Osman and Zakyi each joined Right to Dream in 2009, each only 10 years old. 

“It was very stressful,” Osman remembered. “First the tryouts, then leaving your family that young to go to a completely different place. There were points when I got homesick, but I kept thinking that my institution at home wasn’t that great, and Right to Dream was giving me this great opportunity. So I had to overcome my fear and I think at that moment I became a man, working for myself and my family.”

At Right to Dream, the opportunities were boundless. Osman and Zakyi traveled the world, competing against other top academies. Zakyi spent time from the U12 level to the U18 training with Manchester United. Each had access to training, expertise and invaluable experience in a professional soccer environment. Soon, scouts took notice and America beckoned. 

But to get to America — to earn a scholarship to a preparatory school — prowess on the pitch wasn’t enough. Soccer skills had to be accompanied by good grades. 

“Growing up, I didn’t want to go to school,” Osman confessed. “My mom, she always wanted me to go to school, but we didn’t always have the financial support. Right to Dream came along and I learned the value in getting an education because soccer isn’t going to be there forever.”

Soccer can be a passion, but it can’t be life. It’s a lesson Zakyi learned the hard way. 

A torn meniscus suffered early on in his career at the Academy forced him to the sidelines for two years, stripping him of his foundation. 

“That’s when I decided to take school very seriously,” Zakyi said. “Because I knew if I don’t do anything about school and this happens to me in the professional world, my life is done. It was all soccer, soccer, soccer until the injury. But after, I started studying really hard, taking a lot of exams so I could not only come to America but also succeed in the classroom.”

Getting an education is a luxury that Zakyi’s dad, a high school dropout, never could afford. Same for a handful of Zakyi’s childhood friends who quit school and reverted to hustling and violence after their respective soccer careers flopped. None were fortunate enough to use soccer, a passion, as a springboard to greater heights in life. 

Zakyi knows this easily could’ve been him. 

“I was one of the luckiest that went through and got selected,” he said. “I know there are a lot of talents back home that have so much potential. I know a lot of the guys that went through the tryouts, they all went back home and they go home to nothing.

“That’s why it’ll always be my motivation, that I’m going to give back no matter what.”

Before staying at Michigan for summer classes last year, Zakyi would spend his summers in Ghana. During his first week at home he’d volunteer at the Academy: talking with younger kids, offering up advice, telling tales about America, helping out in the classroom. He wanted every kid to know that he’s still a part of them, “part of their family.”

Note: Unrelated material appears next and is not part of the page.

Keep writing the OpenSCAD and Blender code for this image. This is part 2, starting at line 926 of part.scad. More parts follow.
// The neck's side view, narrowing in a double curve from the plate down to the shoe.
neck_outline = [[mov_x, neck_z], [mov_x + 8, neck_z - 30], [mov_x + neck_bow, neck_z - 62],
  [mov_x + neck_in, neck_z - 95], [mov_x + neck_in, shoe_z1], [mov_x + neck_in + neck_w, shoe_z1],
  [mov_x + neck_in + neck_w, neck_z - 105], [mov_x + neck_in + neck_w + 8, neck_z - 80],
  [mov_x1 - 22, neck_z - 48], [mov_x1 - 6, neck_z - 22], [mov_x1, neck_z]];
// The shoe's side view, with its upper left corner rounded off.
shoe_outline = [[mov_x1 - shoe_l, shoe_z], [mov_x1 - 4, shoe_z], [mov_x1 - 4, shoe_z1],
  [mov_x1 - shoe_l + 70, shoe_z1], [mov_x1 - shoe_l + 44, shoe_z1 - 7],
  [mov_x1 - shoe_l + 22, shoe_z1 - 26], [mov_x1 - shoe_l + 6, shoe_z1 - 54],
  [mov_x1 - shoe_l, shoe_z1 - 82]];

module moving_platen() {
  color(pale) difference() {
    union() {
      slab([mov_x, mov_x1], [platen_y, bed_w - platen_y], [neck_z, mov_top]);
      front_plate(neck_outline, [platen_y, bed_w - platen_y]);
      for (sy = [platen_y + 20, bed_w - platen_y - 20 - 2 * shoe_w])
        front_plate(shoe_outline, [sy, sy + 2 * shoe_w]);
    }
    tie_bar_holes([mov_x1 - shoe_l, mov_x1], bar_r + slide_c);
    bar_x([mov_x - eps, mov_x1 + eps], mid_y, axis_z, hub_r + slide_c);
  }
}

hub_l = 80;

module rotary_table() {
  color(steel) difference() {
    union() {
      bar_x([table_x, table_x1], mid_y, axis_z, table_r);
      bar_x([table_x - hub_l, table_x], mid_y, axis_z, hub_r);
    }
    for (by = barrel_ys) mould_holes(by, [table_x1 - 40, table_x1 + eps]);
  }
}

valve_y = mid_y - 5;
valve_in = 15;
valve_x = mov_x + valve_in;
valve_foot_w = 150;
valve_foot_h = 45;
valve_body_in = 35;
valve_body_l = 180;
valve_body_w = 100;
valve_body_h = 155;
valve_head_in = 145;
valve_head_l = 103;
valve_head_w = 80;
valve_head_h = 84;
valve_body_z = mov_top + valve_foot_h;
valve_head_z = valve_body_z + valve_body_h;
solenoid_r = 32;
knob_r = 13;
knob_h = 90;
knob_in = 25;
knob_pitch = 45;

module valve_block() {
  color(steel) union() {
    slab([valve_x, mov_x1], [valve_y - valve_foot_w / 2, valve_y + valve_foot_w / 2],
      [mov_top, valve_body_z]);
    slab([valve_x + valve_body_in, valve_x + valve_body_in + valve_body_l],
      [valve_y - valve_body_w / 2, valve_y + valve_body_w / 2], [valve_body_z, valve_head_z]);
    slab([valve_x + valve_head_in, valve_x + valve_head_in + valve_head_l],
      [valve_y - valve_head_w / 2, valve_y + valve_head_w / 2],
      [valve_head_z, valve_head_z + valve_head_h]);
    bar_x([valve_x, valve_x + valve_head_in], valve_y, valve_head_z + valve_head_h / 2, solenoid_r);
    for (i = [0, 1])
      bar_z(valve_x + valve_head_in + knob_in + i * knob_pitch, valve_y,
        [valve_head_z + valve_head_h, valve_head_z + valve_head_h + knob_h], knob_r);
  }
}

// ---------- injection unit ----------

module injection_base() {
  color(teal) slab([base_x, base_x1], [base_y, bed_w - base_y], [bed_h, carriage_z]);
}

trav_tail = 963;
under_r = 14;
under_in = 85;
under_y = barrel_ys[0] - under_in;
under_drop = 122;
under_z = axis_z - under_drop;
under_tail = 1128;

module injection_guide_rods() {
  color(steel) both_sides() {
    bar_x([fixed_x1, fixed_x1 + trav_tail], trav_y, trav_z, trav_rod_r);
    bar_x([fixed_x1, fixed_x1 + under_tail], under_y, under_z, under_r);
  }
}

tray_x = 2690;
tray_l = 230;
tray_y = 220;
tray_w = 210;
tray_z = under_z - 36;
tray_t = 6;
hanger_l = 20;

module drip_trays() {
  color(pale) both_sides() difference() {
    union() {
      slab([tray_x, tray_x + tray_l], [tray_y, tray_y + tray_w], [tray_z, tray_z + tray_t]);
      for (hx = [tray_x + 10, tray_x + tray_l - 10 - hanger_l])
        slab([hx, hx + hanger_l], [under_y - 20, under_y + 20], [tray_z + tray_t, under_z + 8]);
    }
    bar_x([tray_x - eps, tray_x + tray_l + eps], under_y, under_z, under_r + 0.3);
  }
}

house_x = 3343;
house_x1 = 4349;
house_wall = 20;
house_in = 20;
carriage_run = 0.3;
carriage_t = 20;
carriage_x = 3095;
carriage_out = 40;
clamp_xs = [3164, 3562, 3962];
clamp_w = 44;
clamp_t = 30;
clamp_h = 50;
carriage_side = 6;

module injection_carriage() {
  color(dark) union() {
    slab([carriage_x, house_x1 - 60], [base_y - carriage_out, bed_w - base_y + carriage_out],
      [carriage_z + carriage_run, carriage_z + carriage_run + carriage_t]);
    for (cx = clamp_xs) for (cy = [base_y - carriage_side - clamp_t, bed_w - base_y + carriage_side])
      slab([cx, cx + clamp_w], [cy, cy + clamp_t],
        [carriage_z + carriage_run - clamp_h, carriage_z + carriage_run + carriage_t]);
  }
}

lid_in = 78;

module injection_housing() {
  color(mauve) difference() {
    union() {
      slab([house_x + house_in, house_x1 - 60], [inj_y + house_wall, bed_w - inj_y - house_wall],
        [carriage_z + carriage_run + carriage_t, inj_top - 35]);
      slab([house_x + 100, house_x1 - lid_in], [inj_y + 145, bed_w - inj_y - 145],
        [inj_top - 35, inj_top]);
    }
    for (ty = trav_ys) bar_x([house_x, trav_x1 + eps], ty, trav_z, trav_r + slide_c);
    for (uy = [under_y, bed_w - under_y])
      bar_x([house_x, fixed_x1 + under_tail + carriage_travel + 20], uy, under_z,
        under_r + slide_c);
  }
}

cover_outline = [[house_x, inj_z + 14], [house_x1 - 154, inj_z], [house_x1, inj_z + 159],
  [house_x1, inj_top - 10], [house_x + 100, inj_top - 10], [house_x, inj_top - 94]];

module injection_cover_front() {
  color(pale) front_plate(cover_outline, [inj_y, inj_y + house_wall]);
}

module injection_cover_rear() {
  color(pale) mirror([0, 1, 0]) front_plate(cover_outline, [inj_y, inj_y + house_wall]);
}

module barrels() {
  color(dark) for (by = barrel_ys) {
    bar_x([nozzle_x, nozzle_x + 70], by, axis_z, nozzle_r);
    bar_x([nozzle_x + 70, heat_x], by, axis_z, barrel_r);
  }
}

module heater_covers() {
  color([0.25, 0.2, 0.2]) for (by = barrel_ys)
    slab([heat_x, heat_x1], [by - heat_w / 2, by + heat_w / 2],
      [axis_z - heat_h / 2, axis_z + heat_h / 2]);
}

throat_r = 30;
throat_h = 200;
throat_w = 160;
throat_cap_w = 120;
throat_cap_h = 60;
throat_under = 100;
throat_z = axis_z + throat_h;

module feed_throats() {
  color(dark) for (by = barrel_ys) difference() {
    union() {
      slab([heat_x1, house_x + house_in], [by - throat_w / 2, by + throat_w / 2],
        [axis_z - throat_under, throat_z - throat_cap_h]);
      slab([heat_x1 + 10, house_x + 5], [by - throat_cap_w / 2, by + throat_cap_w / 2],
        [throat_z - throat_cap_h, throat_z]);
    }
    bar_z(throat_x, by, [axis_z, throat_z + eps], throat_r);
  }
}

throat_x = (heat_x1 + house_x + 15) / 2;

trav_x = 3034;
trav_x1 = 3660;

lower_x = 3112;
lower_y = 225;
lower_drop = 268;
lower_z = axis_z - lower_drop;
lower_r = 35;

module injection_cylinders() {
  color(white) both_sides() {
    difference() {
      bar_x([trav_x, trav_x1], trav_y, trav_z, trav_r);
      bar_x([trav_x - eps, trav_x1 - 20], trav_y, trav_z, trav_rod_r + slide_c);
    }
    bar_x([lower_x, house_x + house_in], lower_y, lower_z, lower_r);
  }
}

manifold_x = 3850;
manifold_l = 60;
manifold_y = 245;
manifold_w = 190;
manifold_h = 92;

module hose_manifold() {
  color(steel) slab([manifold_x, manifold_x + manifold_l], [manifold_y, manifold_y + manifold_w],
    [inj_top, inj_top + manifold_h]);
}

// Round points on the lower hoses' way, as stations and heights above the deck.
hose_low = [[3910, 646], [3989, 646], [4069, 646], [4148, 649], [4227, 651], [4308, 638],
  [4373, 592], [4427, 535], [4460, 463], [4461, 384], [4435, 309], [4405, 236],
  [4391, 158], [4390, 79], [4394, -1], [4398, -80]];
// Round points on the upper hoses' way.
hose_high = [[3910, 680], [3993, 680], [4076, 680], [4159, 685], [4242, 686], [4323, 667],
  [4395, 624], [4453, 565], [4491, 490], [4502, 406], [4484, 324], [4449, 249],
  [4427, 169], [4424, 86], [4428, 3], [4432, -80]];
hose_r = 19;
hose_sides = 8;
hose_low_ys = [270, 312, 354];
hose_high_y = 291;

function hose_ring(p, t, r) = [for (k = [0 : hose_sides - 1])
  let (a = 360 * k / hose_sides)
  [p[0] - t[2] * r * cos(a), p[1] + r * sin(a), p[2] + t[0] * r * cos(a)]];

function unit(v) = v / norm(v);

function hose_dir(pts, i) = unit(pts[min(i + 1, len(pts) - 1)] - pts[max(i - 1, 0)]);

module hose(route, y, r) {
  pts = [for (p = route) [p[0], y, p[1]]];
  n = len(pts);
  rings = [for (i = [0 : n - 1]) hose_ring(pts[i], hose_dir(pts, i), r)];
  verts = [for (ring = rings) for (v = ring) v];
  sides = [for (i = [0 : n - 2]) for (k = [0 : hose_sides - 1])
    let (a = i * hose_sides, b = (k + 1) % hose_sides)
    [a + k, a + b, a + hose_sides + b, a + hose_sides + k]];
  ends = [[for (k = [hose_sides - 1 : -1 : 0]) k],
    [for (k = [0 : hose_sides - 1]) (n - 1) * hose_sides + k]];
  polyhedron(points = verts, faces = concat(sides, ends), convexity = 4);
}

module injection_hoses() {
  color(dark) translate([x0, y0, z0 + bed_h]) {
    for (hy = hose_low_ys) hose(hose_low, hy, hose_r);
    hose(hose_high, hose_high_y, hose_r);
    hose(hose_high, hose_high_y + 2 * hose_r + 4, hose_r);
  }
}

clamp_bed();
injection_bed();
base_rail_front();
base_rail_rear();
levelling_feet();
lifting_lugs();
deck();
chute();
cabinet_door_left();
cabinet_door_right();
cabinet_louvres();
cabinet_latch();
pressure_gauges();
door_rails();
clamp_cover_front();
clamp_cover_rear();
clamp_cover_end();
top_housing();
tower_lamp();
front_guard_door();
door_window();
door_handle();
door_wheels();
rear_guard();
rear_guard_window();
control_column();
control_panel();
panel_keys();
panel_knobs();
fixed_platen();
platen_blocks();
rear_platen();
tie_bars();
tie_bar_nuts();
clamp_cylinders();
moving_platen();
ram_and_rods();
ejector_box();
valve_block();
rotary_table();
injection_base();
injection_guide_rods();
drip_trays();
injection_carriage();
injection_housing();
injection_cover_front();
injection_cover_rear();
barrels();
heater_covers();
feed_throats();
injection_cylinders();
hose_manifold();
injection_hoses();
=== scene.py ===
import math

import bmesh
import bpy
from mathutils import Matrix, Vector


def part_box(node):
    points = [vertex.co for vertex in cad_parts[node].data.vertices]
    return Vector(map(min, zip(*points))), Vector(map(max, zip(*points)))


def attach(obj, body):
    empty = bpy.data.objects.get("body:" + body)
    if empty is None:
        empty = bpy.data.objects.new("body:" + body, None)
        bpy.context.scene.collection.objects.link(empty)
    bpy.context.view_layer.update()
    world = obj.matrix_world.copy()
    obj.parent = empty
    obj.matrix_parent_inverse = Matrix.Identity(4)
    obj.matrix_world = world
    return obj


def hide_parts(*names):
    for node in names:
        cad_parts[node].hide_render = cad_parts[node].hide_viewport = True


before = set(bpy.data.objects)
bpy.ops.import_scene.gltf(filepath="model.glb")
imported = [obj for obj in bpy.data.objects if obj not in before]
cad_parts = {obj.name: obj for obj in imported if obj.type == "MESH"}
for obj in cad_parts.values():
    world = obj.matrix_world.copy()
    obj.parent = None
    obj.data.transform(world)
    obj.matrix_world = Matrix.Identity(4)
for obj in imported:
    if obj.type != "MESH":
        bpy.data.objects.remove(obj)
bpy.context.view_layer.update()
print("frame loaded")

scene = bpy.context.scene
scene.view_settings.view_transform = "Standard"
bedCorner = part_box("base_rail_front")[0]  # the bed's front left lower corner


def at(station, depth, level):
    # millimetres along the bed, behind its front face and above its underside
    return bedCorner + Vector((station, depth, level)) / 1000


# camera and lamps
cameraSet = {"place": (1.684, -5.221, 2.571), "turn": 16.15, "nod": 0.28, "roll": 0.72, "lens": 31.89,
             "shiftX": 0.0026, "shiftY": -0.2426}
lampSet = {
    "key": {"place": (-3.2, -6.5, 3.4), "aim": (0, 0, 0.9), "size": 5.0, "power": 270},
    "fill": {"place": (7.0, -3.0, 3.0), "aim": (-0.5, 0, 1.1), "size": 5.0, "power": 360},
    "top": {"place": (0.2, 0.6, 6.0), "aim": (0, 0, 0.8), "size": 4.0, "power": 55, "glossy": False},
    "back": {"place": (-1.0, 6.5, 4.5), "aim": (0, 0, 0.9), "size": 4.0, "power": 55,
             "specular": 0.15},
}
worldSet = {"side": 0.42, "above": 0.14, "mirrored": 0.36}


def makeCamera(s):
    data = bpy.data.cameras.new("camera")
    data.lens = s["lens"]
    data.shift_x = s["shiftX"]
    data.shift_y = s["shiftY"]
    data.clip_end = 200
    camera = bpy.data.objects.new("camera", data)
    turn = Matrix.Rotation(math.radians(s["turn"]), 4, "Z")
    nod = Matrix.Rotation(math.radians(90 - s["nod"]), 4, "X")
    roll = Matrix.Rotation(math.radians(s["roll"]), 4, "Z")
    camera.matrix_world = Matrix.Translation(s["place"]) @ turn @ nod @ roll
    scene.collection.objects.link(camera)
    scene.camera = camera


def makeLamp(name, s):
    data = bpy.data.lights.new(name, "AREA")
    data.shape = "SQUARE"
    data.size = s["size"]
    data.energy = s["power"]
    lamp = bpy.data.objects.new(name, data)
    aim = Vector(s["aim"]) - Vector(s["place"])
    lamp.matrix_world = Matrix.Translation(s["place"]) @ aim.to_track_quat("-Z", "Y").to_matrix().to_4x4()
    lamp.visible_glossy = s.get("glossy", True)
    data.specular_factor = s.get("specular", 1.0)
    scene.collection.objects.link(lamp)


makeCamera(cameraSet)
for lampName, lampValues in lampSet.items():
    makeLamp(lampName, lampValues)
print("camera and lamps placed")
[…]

“Whether it’s with my success, my knowledge or my experience, I know I can always have an impact on someone’s life,” Zakyi said. “I want to be able to put someone in a better position just like I was given a better life, too. It’s something that I owe to my community, that I owe to people who aspire to be great people. I want to be a part of their journey. I want to help them achieve their dreams.”

Osman has been back once, the summer between his senior year of high school and freshman year of college. He called it “very different,” returning to the Academy and seeing all the younger kids in the shoes he once wore. 

“I had just won the Gatorade National Player of the Year, which was talked about at the Academy,” Osman said. “So when I went back, a lot of the kids knew of me. 

“I always value the idea of giving back. Right to Dream gave me something special, so in the future I hope that I’m going to go back to my village and help give back and inspire young kids to follow their dreams.”

As for their own dreams, Osman and Zakyi are living them, preparing to leave Michigan next spring with four years of collegiate soccer under their belt and, more importantly, college degrees. 

Their roots — from the clay streets of Tamale to the Academy — are with them every step of the way. 

“Looking back home and the situation my family and everyone is in, it just gives me motivation to keep pushing to get to my goal,” Osman said. 

“Then one day, all this hard work, all these sacrifices that I’ve made will pay.”